So when he played the game I just did a stream of thought experiment. "The grass is like a carpet" means some place with open space, like the English countryside. Or perhaps a large garden. "The sun shines up" is some place that has a reflection, like water. "The count has begun" either means some place that has competitions, like a marathon, or some place with a visible clock tower, like a town square. "Help is here" refers to a military saying, like a cavalry charge. "Search from coast to coast" means it's inland, nowhere near the sea, meaning "The sun shines up" refers to a river or lake. So I came up with on or around the grounds of Castle Ashby, because it's centermost in the country, has all those things listed, and is pretentious enough to work for a guy who just won a golden pendant making a video puzzle.
Very interesting evaluation!
Bravo! I suppose you will be the one who solves "I, pet goat II" :)
I read 'Hareraiser' and thought it was a parody of the Hellraiser series with rabbits. Ah well.
That would have been a better game.
Lagobites?
Do you really want the SPCA to have a NERVOUS BREAKDOWN/PSYCHOTIC BREAK? :P
Yeah, my first thought was that it was some sort of sidescrolling beat-em-up where you played a rabbit and simply could not control it, coupled with one-hit deaths and things you couldn't possibly react to. A bit like Oriental Hero if you remember the Terrible Old Games video series.

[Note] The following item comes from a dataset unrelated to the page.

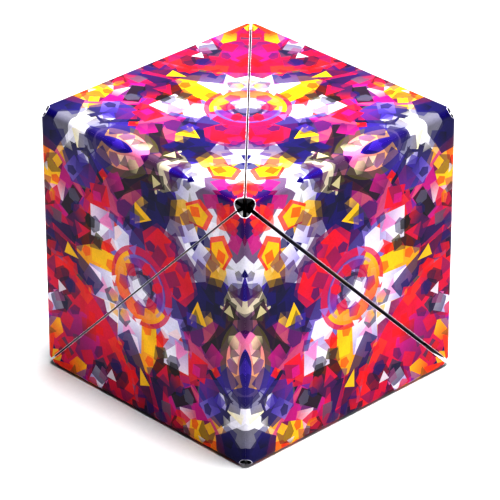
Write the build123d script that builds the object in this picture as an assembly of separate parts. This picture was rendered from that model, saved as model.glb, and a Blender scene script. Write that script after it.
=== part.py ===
from build123d import *
import math
import os
from collections import namedtuple

# A cube that turns inside out: twelve equal hollow wedges in a closed ring.
#
# Each wedge is half of a cube face, cut along the face's diagonal, and runs in to the cube's
# centre. Neighbours in the ring share one edge of the cube, and the printed sheet bends round
# that edge as their hinge. The face diagonals are open seams.
#
# The cube stands on the origin, +Z up. All sizes are in millimetres.

# The cube
cube_edge = 57.15
hub_relief = 3.0
rim_relief = 2.0
hinge_radius = 1.25

# The sheets and the moulded shells
print_thickness = 0.2
lining_thickness = 0.2
wall = 1.2
edge_round = 0.8
tip_leg = 4.5
cavity_tip_leg = 1.0

# Clearances between wedges in the closed cube
fold_gap = 0.06
face_gap = 0.3
seam_gap = 0.3
wide_seam_gap = 0.95
open_pivot_gap = 1.0

# The cover's rib, which locates it in the mouth of the shell
rib_depth = 1.5
rib_thickness = 1.0
rib_clearance = 0.1

# The magnets and their pockets
magnet_diameter = 8.0
magnet_thickness = 2.0
magnet_clearance = 0.1
pocket_wall = 1.0

# The linings of the inner faces, and how far they stand back from each face's edges
lining_margin = 1.6
lining_corner = 1.0
lining_tip_leg = 4.0

ROOT2 = math.sqrt(2)
ON_BASE = (Align.CENTER, Align.CENTER, Align.MIN)

# How far each side plane of a wedge stands in from the plane that it would share with its
# neighbour: the two sides under the cube's edges, and the side under the face's diagonal.
Insets = namedtuple("Insets", "x_leg y_leg seam")


# The ring of wedges

# The six corners of the cube's zigzag rim, in order. The two other corners are the hubs, where
# six wedges meet.
RIM = [(1, -1, 1), (1, -1, 0), (-1, -1, 0), (-1, 1, 0), (-1, 1, 1), (1, 1, 1)]
NEAR_HUB = (-1, -1, 1)
FAR_HUB = (1, 1, 0)

# The two wedges that meet at the pivot with no hinge, and the two beyond them, whose seam is
# the wide one.
OPEN_PAIR = (3, 4)
WIDE_PAIR = (2, 5)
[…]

No, that would be Watership Down for the Atari 2600 XD
I wonder if that "Ken Thomas" guy got the computer game idea from "Pimania", released in 1982 (the year he got his hands on the golden hare.) Pimania was eventually solved and in 1985 its very genuine prize of the "Golden Sundial of Pi" was won, but not before many had accused Pimania of being an unsolvable scam. So did he think "so all you need to do is make a scam game and people will believe it"?
Interesting, that could be plausible, given the popularity of those kind of games, at the time.
Great talk, thanks for uploading. Interestingly, at 9:18 he explains the words 'frog' and 'stone' didn't mean anything, but there is a picture in the book (#3) showing the hare sitting on a flat rock with frog’s eyes. In Ampthill Park, near St. Catherine's cross, there is a stone nicknamed the 'frogstone' for its rounded, lumpy shape (although apparently Kit Williams was unaware of this rock).
Worst talk. The host is so unfunny and boring. My gosh
We’re damn at good at seeing patterns. There’s probably other things you can find that pointed to that area that Williams didn’t intend.
@@LAGGANGGAMING Yeah all that laughter from the audience, famously the sound of boredom.
@@tommsey_ttvhuh?, how is laughter the sound of boredom im pretty sure its quite the contrary
@@Petereteo yes that was my point, it's called sarcasm, pet.
Not merely the most technically incompetent. Not merely the most overhyped. Definitely the most evil, with the most evil backstory, and the most evil reason for existing as far as we know.
Brilliant story of, in the deepest sense, the worst game.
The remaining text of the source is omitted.